Dating the Past
How we date the past

UNCOVERING CLUES TO THE PAST:
Radioactive Dating & Fossils

Code D7: (DVD ONLY)

This DVD contains 2 programs

Program 1
RADIOACTIVE DATING

This program explains how one of the great by-products of research into radioactivity was the discovery that radioactive atoms decay, or lose electrons, at a set rate. These various clocks, once discovered, revolutionised our ability to date the past.

For the more recent past the best radioactive clock is the Carbon 14 atom. This naturally occurring isotope of the more common Carbon 12 atom is absorbed by all living things. At death the unstable Carbon 14 atom begins to decay, while the more stable Carbon 12 atom remains unchanged. As we now know that the half-life of Carbon 14 is 5730 years, we can easily measure how long ago something died.

However for dates earlier than 40,000 years, the Carbon 14 method of dating is unreliable because the remaining amount of Carbon 14 is too small to be accurately measured.

For dates older than 40,000 years another atomic clock is chosen; the Potassium 40 atom.
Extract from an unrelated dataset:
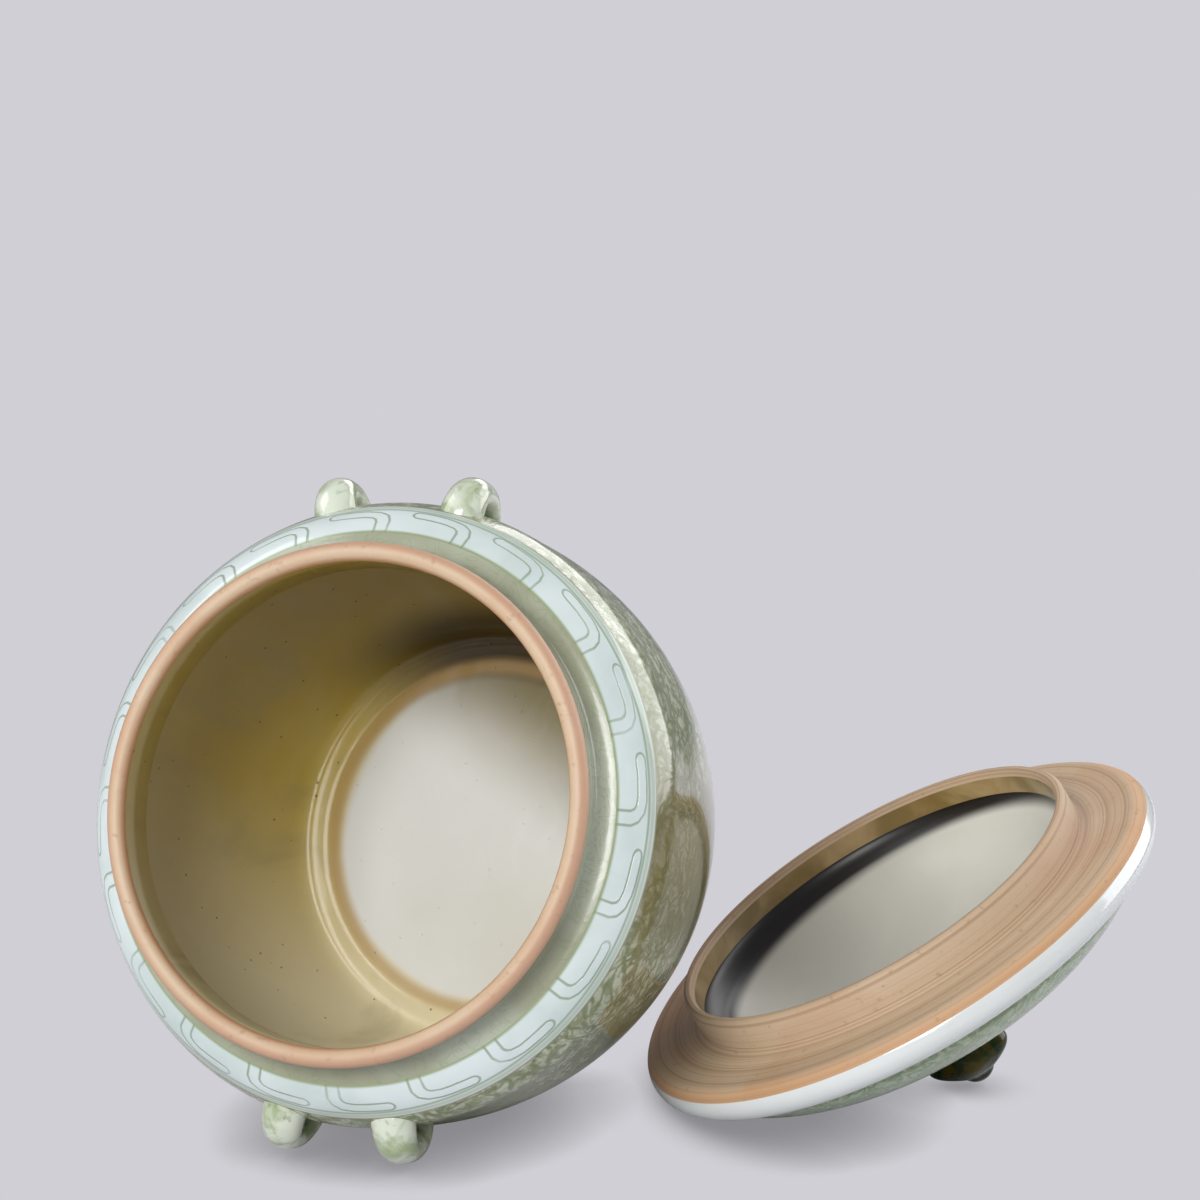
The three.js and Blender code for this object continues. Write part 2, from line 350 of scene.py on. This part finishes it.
def bare_clay(name="bare_clay"):
    n = Nodes(name)
    rings = n.split(n.place())
    radius = n.math("SQRT", n.math("ADD", n.math("POWER", rings[0], 2.0), n.math("POWER", rings[1], 2.0)))
    turning = n.add("ShaderNodeTexNoise", {"Scale": 900.0, "Detail": 2.0}, noise_dimensions="1D")
    n.put(turning.inputs["W"], n.math("ADD", radius, n.math("MULTIPLY", rings[2], 0.7)))
    grain = n.noise(260.0, 4.0)
    patches = n.noise(18.0, 3.0, 0.6)
    colour = n.mix(n.step(patches, 0.42, 0.68, 0.7), CLAY, CLAY_PINK)
    broad = n.add("ShaderNodeTexNoise", {"Scale": 210.0, "Detail": 3.0, "W": radius}, noise_dimensions="1D")
    colour = n.mix(n.step(broad.outputs[0], 0.45, 0.7, 0.5), colour, CLAY_DARK)
    colour = n.mix(n.step(turning.outputs[0], 0.5, 0.72, 0.5), colour, CLAY_DARK)
    edge = n.step(n.math("ADD", radius, n.math("MULTIPLY", patches, 0.006)), 0.1145, 0.118, 0.45)
    colour = n.mix(edge, colour, srgb(200, 146, 96))
    colour = n.mix(n.step(grain, 0.62, 0.75, 0.5), colour, CLAY_DARK)
    normal = n.bump(turning.outputs[0], 0.35, 0.0006)
    normal = n.bump(grain, 0.15, 0.0005, normal)
    return n.finish(colour, 0.62, normal)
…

Rather than a half-life of a mere 5700 years, the half-life of Potassium 40 is one billion, 300 million years. As we can measure the rate at which Potassium 40 atoms slowly transform into Argon 40, we can date rocks whose age stretches back to the formation of the earth.
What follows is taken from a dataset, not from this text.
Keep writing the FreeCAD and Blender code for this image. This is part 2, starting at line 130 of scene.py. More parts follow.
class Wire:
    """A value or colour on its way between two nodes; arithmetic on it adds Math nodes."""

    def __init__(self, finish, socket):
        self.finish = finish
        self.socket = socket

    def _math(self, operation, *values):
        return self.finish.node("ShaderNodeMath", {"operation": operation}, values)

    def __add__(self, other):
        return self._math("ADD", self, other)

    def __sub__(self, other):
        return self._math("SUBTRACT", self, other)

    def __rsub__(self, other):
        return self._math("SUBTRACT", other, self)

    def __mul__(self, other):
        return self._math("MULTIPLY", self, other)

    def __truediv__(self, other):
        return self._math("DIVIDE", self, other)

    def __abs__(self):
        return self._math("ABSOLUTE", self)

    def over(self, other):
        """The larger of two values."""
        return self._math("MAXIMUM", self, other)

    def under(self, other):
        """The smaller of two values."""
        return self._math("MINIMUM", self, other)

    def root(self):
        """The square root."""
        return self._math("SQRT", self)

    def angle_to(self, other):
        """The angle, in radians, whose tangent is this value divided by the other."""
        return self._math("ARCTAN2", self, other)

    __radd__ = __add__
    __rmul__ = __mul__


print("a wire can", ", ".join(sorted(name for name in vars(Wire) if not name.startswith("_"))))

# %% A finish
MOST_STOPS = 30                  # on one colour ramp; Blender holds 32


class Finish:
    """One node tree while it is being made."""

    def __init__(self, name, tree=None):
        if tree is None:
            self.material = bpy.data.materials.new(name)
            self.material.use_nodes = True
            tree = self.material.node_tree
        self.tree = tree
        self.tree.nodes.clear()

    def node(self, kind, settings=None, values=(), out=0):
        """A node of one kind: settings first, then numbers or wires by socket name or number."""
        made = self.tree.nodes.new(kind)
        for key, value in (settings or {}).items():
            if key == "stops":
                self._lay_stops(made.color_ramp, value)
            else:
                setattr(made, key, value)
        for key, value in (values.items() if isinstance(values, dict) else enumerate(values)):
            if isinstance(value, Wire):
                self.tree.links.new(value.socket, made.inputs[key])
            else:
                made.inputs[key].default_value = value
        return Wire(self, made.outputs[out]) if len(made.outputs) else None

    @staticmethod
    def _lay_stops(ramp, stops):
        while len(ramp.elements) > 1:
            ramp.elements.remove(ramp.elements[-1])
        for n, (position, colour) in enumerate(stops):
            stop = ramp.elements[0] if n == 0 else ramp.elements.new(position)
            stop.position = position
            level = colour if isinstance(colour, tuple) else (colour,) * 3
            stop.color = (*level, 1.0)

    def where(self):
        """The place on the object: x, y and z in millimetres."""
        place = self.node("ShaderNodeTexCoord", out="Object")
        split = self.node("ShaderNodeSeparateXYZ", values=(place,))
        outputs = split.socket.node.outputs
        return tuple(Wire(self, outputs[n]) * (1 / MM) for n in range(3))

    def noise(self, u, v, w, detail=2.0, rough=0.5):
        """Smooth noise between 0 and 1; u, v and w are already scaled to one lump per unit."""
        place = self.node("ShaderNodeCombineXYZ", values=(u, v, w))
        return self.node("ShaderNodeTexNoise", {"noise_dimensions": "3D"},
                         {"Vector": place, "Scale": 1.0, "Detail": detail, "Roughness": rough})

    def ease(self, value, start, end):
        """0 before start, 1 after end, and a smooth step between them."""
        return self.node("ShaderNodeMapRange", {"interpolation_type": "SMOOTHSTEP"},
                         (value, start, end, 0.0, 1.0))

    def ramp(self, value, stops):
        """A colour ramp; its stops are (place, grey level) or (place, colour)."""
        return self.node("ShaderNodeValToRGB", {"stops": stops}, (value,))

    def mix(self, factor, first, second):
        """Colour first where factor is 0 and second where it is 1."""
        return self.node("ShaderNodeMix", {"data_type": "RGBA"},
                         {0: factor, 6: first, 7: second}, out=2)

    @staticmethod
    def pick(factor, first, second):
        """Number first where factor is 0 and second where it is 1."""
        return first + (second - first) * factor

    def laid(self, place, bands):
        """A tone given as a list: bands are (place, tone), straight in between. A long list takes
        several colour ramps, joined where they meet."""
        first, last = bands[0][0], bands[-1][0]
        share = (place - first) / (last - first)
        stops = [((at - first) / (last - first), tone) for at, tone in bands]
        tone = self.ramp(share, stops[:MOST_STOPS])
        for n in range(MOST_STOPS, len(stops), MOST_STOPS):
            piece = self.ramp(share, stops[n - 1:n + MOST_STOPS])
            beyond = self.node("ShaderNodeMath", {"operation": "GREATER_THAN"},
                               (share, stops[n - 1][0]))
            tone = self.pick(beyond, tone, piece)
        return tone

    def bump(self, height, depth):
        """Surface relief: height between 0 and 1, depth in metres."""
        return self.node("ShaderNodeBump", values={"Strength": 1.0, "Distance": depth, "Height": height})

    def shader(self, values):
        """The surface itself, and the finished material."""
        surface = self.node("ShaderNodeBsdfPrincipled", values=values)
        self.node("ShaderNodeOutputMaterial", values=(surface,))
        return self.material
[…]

With both Carbon 14 and Potassium-Argon dating, our own human history can be mapped, along with the much older history of our earth.

Program 2
FOSSILS

Fossils form when water replaces the cells of dead animals or plants with minerals. These minerals then petrify into rock to form the fossils we see in museums. This process has many risks and only a small proportion of living things end up becoming a fossil.

This is especially true for fossils from the earliest and longest geological period, the Precambrian. Fossils from this remote time before 1 billion years ago are rare because the soft-cells of the plants and animals preserved poorly and many rocks that may have contained good specimens have been either destroyed or transformed by the process of Plate Tectonics.
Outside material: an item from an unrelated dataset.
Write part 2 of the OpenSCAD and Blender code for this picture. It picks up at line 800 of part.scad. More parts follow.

The following period, the Paleozoic, is far better represented in the fossil record. This is helped due to invertebrate animals evolving hard outer shells at this time, along with the evolution of vertebrate animals that left more tangible remains in the fossil record. As animals left the oceans for dry land during this period, fossils are also more widespread.

Following a mass extinction at the end of the Paleozoic around 240 million years ago, the reptiles of the Mesozoic came to dominate this next geological period. As the Age of the Dinosaur this period is well known although many questions remain; in particular why, around 66 million years ago, another mass extinction occurred which wiped out the larger species of reptiles.

The present geological era is the Cenozoic and this period is the Age of the Mammals who were able to survive the mass extinctions of the Mesozoic. Of the Cenozoic’s 66 million years, humans have dominated for less than the last three million years. How long our species remains dominant is anyone’s guess, but the fossil record shows that even animals that survive for millions of years can become extinct.